High-Resolution Optical and Near-Infrared Images of the FS Tauri Circumbinary Disk

Abstract

We present an H-band image of FS Tauri, a 0.''2-separated classical T Tauri binary system, taken with the Coronagraphic Imager with Adaptive Optics (CIAO) on the Subaru Telescope. This new image, combined with Hubble Space Telescope/Advanced Camera for Surveys (HST/ACS) F606W-band polarimetric images, shows that the binary has complicated circumbinary features, including a circumbinary disk, western and eastern arm-like structures, and two cavities at the northeast and southwest. The circumbinary disk is 630 AU in radius and the southeast side of the disk is bright in the H-band. The brightness ratio (southeast/northwest) is 1.6±0.4. A single Rayleigh-like scattering model indicates that the disk is inclined by 30° to 40° and that the southeast side corresponds to the near side along our line of sight. The H-band surface brightness of the southeast side decreases as r^-1.9±0.1 from 15.2 mag arcsec^-2 to 16.8 mag arcsec^-2. The outer portion of the disk is possibly more flared than its inner portion. The weak centro-symmetric polarization pattern and redder F606W - H color (4.2 ± 0.2 mag) of the southeast side are probably caused by multiple-scattering events from dust grains associated with the binary. The F606W-band image shows the bright northwest side of the disk in contrast with the H-band image. The F606W - H color of the northwest side is between 1.7 mag and 3.0 mag. We consider that Haro 6-5 B (FS Tauri B), 20'' away, produces neutral scattered light from the northwest side. This idea is supported by the polarization pattern of the northwest side, which is centro-symmetric with respect to Haro 6-5 B. The arms appear to encompass the western and eastern cavities, suggesting that the arms + cavity systems are created by a bipolar outflow from the binary.

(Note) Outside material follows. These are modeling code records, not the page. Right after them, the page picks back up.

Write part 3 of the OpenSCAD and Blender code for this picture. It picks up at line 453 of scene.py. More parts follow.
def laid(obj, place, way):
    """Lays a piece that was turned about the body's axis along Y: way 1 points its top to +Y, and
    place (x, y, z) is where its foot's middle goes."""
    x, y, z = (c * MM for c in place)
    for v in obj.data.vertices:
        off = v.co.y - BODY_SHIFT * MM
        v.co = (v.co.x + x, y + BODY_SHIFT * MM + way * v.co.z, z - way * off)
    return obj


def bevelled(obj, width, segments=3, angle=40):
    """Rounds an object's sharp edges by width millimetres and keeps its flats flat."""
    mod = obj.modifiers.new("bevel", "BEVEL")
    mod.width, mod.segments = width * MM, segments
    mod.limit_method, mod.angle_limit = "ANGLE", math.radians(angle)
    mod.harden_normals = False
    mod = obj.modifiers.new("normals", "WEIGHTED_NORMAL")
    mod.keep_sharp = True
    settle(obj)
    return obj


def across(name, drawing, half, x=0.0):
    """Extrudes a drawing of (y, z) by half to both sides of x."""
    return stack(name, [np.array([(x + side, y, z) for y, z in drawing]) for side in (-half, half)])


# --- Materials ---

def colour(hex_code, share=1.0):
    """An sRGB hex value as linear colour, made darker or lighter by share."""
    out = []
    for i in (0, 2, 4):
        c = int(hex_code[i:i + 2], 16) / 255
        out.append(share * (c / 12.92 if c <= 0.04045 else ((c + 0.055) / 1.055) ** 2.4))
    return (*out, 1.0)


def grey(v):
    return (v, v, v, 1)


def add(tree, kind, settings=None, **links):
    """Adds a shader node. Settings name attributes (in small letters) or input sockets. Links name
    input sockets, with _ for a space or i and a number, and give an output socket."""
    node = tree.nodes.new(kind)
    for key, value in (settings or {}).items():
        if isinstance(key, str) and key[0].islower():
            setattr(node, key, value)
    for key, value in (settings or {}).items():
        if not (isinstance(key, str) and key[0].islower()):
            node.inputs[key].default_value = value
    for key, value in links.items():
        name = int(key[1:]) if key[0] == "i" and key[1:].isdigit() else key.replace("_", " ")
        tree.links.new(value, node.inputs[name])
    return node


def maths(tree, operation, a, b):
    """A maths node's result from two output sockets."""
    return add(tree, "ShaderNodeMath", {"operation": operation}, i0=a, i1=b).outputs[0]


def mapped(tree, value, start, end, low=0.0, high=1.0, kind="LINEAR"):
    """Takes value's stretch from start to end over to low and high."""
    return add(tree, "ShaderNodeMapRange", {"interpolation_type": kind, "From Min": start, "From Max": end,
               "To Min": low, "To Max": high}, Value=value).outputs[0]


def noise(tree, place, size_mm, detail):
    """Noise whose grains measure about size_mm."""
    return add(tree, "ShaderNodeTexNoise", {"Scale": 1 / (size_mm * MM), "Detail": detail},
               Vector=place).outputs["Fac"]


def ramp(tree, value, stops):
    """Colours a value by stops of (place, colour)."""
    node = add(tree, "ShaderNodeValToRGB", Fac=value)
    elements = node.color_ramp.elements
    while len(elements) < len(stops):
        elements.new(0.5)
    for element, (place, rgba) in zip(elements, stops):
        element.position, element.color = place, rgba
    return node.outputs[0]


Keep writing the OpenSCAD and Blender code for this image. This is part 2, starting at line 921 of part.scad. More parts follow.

However, the direction of this outflow is inconsistent with that of outflows inferred from the circumbinary disk model. These differences may arise from a misalignment between the circumbinary disk and the circumstellar disks. Another mechanism forming the arms + cavity systems is considered to be the inhomogeneous density distribution of materials in the circumbinary disk.